Frequently Asked Questions About Beer Battered Fish

Can I use a different kind of fish? Yeah. Anything white and flaky works. Halibut, pollock, haddock. Thicker fish needs longer in the oil — maybe five minutes instead of three. Thinner fish cooks faster.

What if I don’t have beer? Sparkling water works. Cold ginger ale works. Even cold club soda works. Something with carbonation. Without it you get a flat, dense batter that’s not the same texture. Still edible. Not the point.

How do I know when the oil is ready? Thermometer. Seriously. Three-forty-five degrees. Not guessing. A wooden spoon handle in the oil should bubble gently and steadily — not violently, not slowly. If you don’t have a thermometer, wait. Get one.

Can I make the batter ahead? Not really. The batter for fish with beer loses the bubbles if it sits. Make it right before you fry. Takes five minutes to mix.

What should I serve with it? Lemon wedges. Hot sauce. Tartar sauce if you’re doing that. Salt and vinegar if you’re doing the British thing. I just use lemon and hot sauce.

Can I bake this instead of frying? No. That’s a different recipe. Beer breaded fish needs the oil to crisp. Baking makes it dry. The whole point is the crispy outside and flaky inside.
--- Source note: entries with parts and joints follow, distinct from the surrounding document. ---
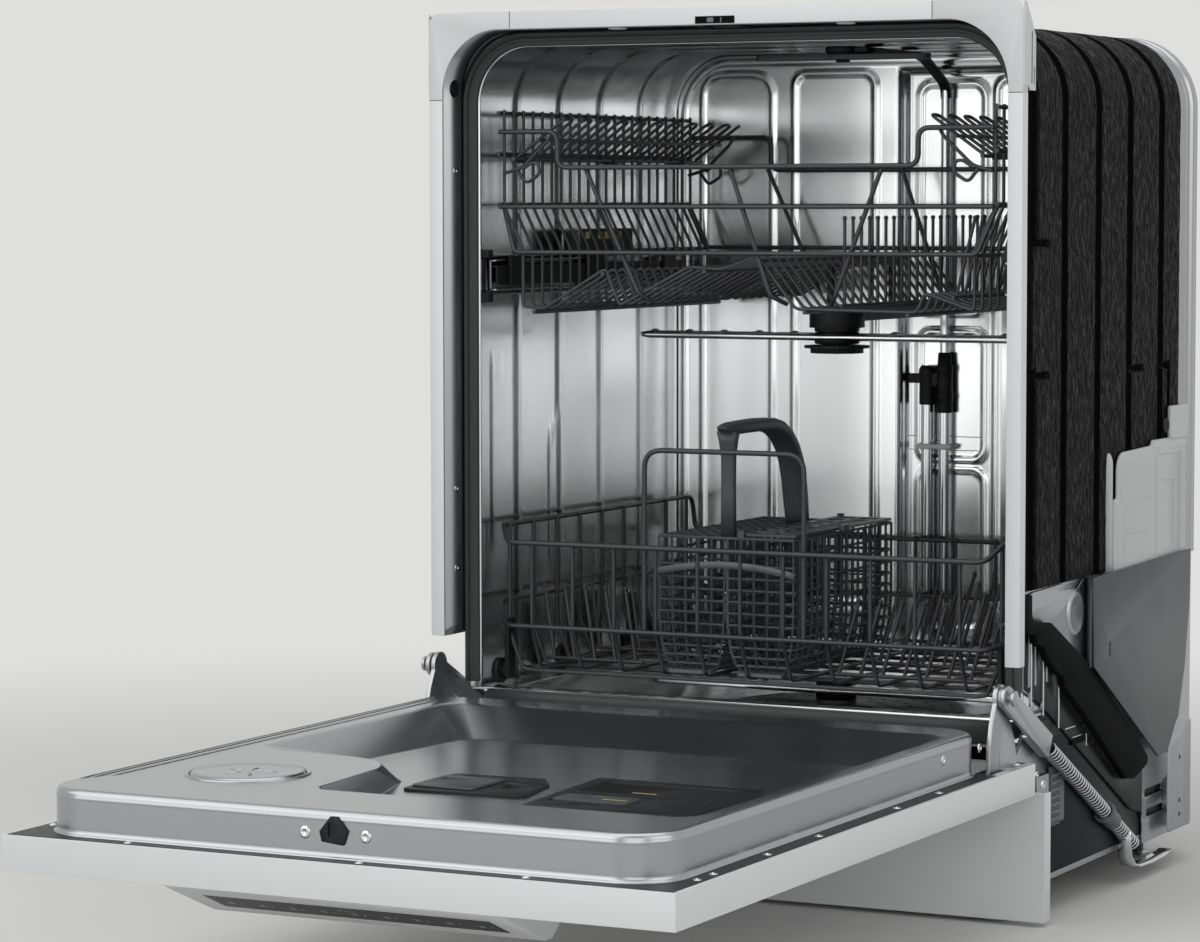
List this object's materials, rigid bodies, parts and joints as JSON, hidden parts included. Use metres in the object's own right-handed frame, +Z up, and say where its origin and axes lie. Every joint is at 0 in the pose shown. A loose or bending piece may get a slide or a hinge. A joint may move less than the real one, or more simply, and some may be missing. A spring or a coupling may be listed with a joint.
{
  "type": "freestanding dishwasher",
  "caption": "Freestanding dishwasher with its side panels off and its door open, showing two pulled-in wire racks, spray arms and balance springs.",
  "frame": {"origin": "middle of the footprint of the machine with its door open, on the floor", "axes": "+Y from the open door's top edge towards the machine's back, +Z up, +X towards the side with the water tank"},
  "size_m": [0.5984, 1.217, 0.832],
  "materials": {
    "steel_polished": "polished stainless steel",
    "steel_satin": "bare rolled stainless steel",
    "steel_zinc": "zinc plated sheet",
    "steel_painted": "smooth light grey paint",
    "wire_coated": "graphite nylon coating on wire",
    "plastic_dark": "moulded",
    "plastic_grey": "moulded",
    "plastic_light": "moulded",
    "tank_plastic": "translucent moulding",
    "rubber_seal": "extruded",
    "mat_fleece": "pressed bitumen fleece",
    "glass_dark": "dark glass"
  },
  "bodies": {
    "cabinet": {"tub_wrap": "steel_polished", "tub_back": "steel_polished", "tub_floor": "steel_polished", "rear_flange": "steel_satin", "frame_strip_top": "steel_painted", "frame_strips_side": "steel_painted", "corner_covers": "plastic_light", "door_gasket": "rubber_seal", "insulation_mat": "mat_fleece", "water_tank": "tank_plastic", "base_tray": "plastic_dark", "base_side_left": "steel_zinc", "base_side_right": "steel_zinc", "side_shield": "steel_zinc", "side_baffle": "plastic_dark", "toe_panel": "steel_painted", "hinge_brackets": "steel_zinc", "latch_strike": "plastic_dark", "supply_pipes": "steel_polished", "roof_duct": "plastic_grey", "sump": "plastic_dark", "wash_pump": "plastic_dark", "filter_plate": "plastic_grey", "rack_rails": "steel_satin", "cabinet_screws": "steel_satin"},
    "door": {"door_panel": "steel_painted", "door_liner": "steel_polished", "hinge_arms": "steel_zinc", "dispenser_housing": "plastic_grey", "vent_cap": "steel_satin", "latch_hook": "plastic_dark", "control_fascia": "plastic_light", "control_glass": "glass_dark", "door_screws": "steel_satin"},
    "detergent_flap": {"detergent_lid": "plastic_grey"},
    "rinse_aid_flap": {"rinse_aid_lid": "plastic_grey"},
    "links": {"link_levers": "steel_zinc", "balance_spring_left": "steel_zinc", "balance_spring_right": "steel_zinc"},
    "collars": {"spring_collars": "plastic_light"},
    "upper_rack": {"upper_rack_basket": "wire_coated", "upper_spray_feed": "plastic_dark"},
    "middle_rails": {"mid_rails": "steel_satin"},
    "upper_arm": {"upper_spray_arm": "steel_polished"},
    "left_cup_shelf": {"cup_shelf_left": "wire_coated"},
    "right_cup_shelf": {"cup_shelf_right": "wire_coated"},
    "lower_rack": {"lower_rack_basket": "wire_coated"},
    "cutlery": {"cutlery_basket": "plastic_grey"},
    "cutlery_lids": {"basket_lids": "plastic_grey"},
    "lower_arm": {"lower_spray_arm": "steel_satin"},
    "roof_arm": {"roof_spray_arm": "plastic_grey"},
    "strainer": {"filter_cup": "plastic_dark"},
    "wheel_pair_1": {"wheels_1": "plastic_dark"},
    "wheel_pair_2": {"wheels_2": "plastic_dark"},
    "wheel_pair_3": {"wheels_3": "plastic_dark"},
    "wheel_pair_4": {"wheels_4": "plastic_dark"},
    "front_foot_pair": {"front_feet": "steel_zinc"},
    "rear_foot_pair": {"rear_feet": "steel_zinc"}
  },
  "joints": [
    {"name": "door_hinge", "type": "hinge", "parent": "cabinet", "child": "door", "pos_m": [0, 0.075, 0.144], "axis": [1, 0, 0], "range_deg": [-90, 0]},
    {"name": "lever_swing", "type": "hinge", "parent": "door", "child": "links", "pos_m": [0, 0.076, 0.217], "axis": [1, 0, 0], "range_deg": [0, 96.16], "deforming": ["balance_spring_left", "balance_spring_right"]},
    {"name": "collar_slide", "type": "slide", "parent": "links", "child": "collars", "axis": [0, -0.8863, 0.4631], "range_m": [0, 0.06693]},
    {"name": "detergent_lid_slide", "type": "slide", "parent": "door", "child": "detergent_flap", "axis": [1, 0, 0], "range_m": [0, 0.036]},
    {"name": "rinse_aid_lid_hinge", "type": "hinge", "parent": "door", "child": "rinse_aid_flap", "pos_m": [0.092, -0.319, 0.1741], "axis": [-1, 0, 0], "range_deg": [0, 90]},
    {"name": "upper_rack_slide", "type": "slide", "parent": "cabinet", "child": "upper_rack", "axis": [0, -1, 0], "range_m": [0, 0.43]},
    {"name": "middle_rail_slide", "type": "slide", "parent": "cabinet", "child": "middle_rails", "axis": [0, -1, 0], "range_m": [0, 0.215]},
    {"name": "upper_arm_spin", "type": "hinge", "parent": "upper_rack", "child": "upper_arm", "pos_m": [0, 0.367, 0.52], "axis": [0, 0, 1], "continuous": true},
    {"name": "left_cup_shelf_fold", "type": "hinge", "parent": "upper_rack", "child": "left_cup_shelf", "pos_m": [-0.238, 0.349, 0.6954], "axis": [0, -1, 0], "range_deg": [0, 55]},
    {"name": "right_cup_shelf_fold", "type": "hinge", "parent": "upper_rack", "child": "right_cup_shelf", "pos_m": [0.238, 0.349, 0.6954], "axis": [0, 1, 0], "range_deg": [0, 55]},
    {"name": "lower_rack_slide", "type": "slide", "parent": "cabinet", "child": "lower_rack", "axis": [0, -1, 0], "range_m": [0, 0.48]},
    {"name": "cutlery_lift", "type": "slide", "parent": "lower_rack", "child": "cutlery", "axis": [0, 0, 1], "range_m": [0, 0.045]},
    {"name": "cutlery_lid_hinge", "type": "hinge", "parent": "cutlery", "child": "cutlery_lids", "pos_m": [-0.0089, 0.281, 0.344], "axis": [0, -1, 0], "range_deg": [0, 90]},
    {"name": "lower_arm_spin", "type": "hinge", "parent": "cabinet", "child": "lower_arm", "pos_m": [0, 0.367, 0.177], "axis": [0, 0, 1], "continuous": true},
    {"name": "roof_arm_spin", "type": "hinge", "parent": "cabinet", "child": "roof_arm", "pos_m": [0, 0.379, 0.795], "axis": [0, 0, 1], "continuous": true},
    {"name": "strainer_turn", "type": "hinge", "parent": "cabinet", "child": "strainer", "pos_m": [0.039, 0.309, 0.135], "axis": [0, 0, 1], "range_deg": [0, 90]},
    {"name": "front_feet_screw_out", "type": "slide", "parent": "cabinet", "child": "front_foot_pair", "axis": [0, 0, -1], "range_m": [0, 0.025]},
    {"name": "rear_feet_screw_out", "type": "slide", "parent": "cabinet", "child": "rear_foot_pair", "axis": [0, 0, -1], "range_m": [0, 0.025]},
    {"name": "wheel_spin_1", "type": "hinge", "parent": "lower_rack", "child": "wheel_pair_1", "pos_m": [0, 0.161, 0.2037], "axis": [1, 0, 0], "continuous": true},
    {"name": "wheel_spin_2", "type": "hinge", "parent": "lower_rack", "child": "wheel_pair_2", "pos_m": [0, 0.292, 0.2037], "axis": [1, 0, 0], "continuous": true},
    {"name": "wheel_spin_3", "type": "hinge", "parent": "lower_rack", "child": "wheel_pair_3", "pos_m": [0, 0.423, 0.2037], "axis": [1, 0, 0], "continuous": true},
    {"name": "wheel_spin_4", "type": "hinge", "parent": "lower_rack", "child": "wheel_pair_4", "pos_m": [0, 0.554, 0.2037], "axis": [1, 0, 0], "continuous": true}
  ],
  "couplings": [
    {"joint": "lever_swing", "follows": "door_hinge", "ratio": -1.0674},
    {"joint": "collar_slide", "follows": "door_hinge", "m_per_rad": -0.042482},
    {"joint": "middle_rail_slide", "follows": "upper_rack_slide", "ratio": 0.5}
  ]
}
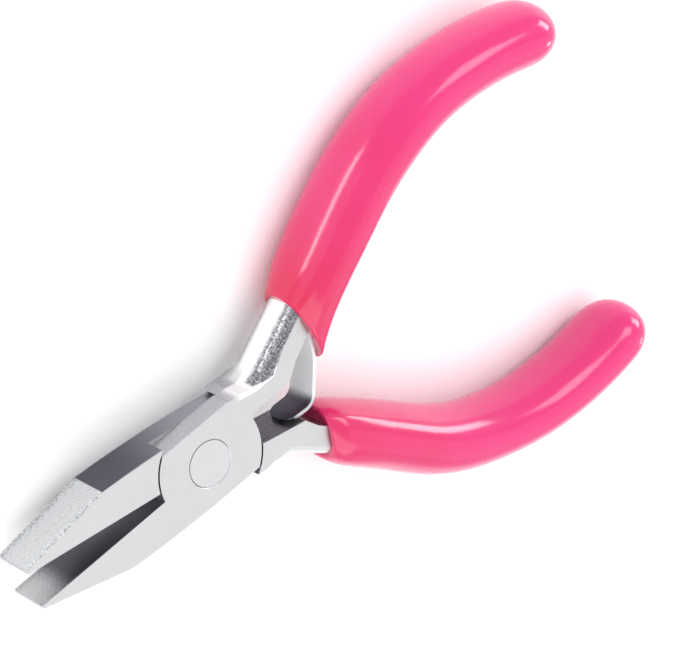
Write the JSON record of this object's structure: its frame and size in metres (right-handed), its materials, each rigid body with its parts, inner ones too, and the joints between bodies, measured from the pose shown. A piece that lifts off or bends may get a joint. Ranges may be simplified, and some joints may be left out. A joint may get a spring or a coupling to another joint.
{
  "type": "flat-nose pliers",
  "caption": "Small flat-nose jewellery pliers with a lap joint, flush pivot rivet, leaf return spring and curved slip-on handle sleeves.",
  "frame": {"origin": "on the pivot axis, in the plane of the head's rear face", "axes": "+X from the pivot to the handles along the line midway between them at rest, +Y to the upper handle, +Z along the pivot axis out of the head's front face"},
  "size_m": [0.1204, 0.0738, 0.0143],
  "materials": {
    "tool_steel": "satin ground, sandblasted nose bevels",
    "rivet_steel": "ground flush",
    "spring_steel": "satin strip",
    "pink_sleeve": "glossy soft vinyl"
  },
  "bodies": {
    "front_half": {"front_lever": "tool_steel", "pivot_rivet": "rivet_steel", "leaf_spring": "spring_steel", "spring_rivet": "rivet_steel", "upper_grip": "pink_sleeve"},
    "rear_half": {"rear_lever": "tool_steel", "lower_grip": "pink_sleeve"}
  },
  "joints": [
    {"name": "jaw_pivot", "type": "hinge", "parent": "front_half", "child": "rear_half", "pos_m": [0, 0, 0.00385], "axis": [0, 0, 1], "range_deg": [-15, 10.2], "stiffness_Nm_per_rad": 0.6, "deforming": ["leaf_spring"]}
  ]
}
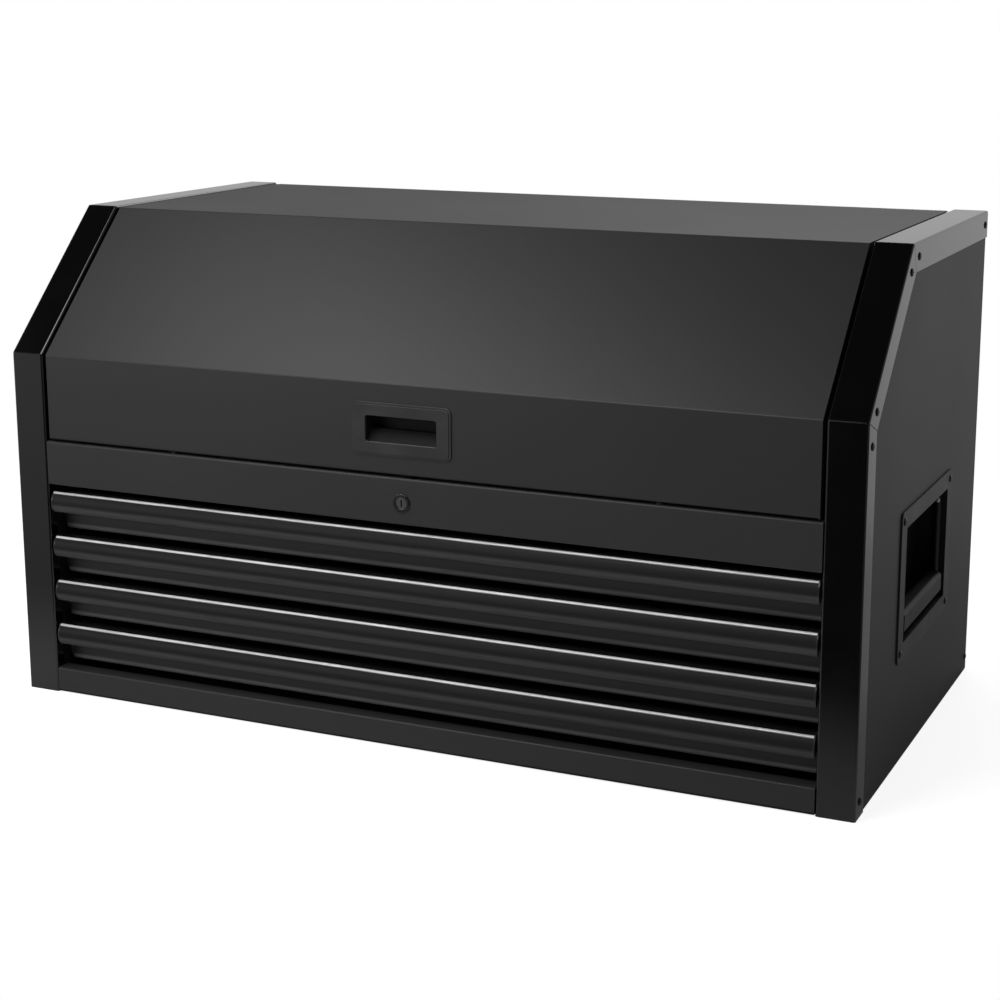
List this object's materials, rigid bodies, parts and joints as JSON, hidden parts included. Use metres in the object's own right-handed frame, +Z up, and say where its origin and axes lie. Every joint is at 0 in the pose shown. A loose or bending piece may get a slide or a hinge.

You lose that without frying.

Why does mine come out greasy? Oil temperature dropped. Too much crowding in the pan. Or you’re draining on paper towels instead of a rack. Temperature’s the biggest one. Cold oil soaks into the batter.

How long does it keep? Best eaten right away. Crispy goes soft within an hour even with the rack and uncovered. Leftovers are fine cold the next day with tartar sauce, but the texture’s gone. That’s why you fry it to order.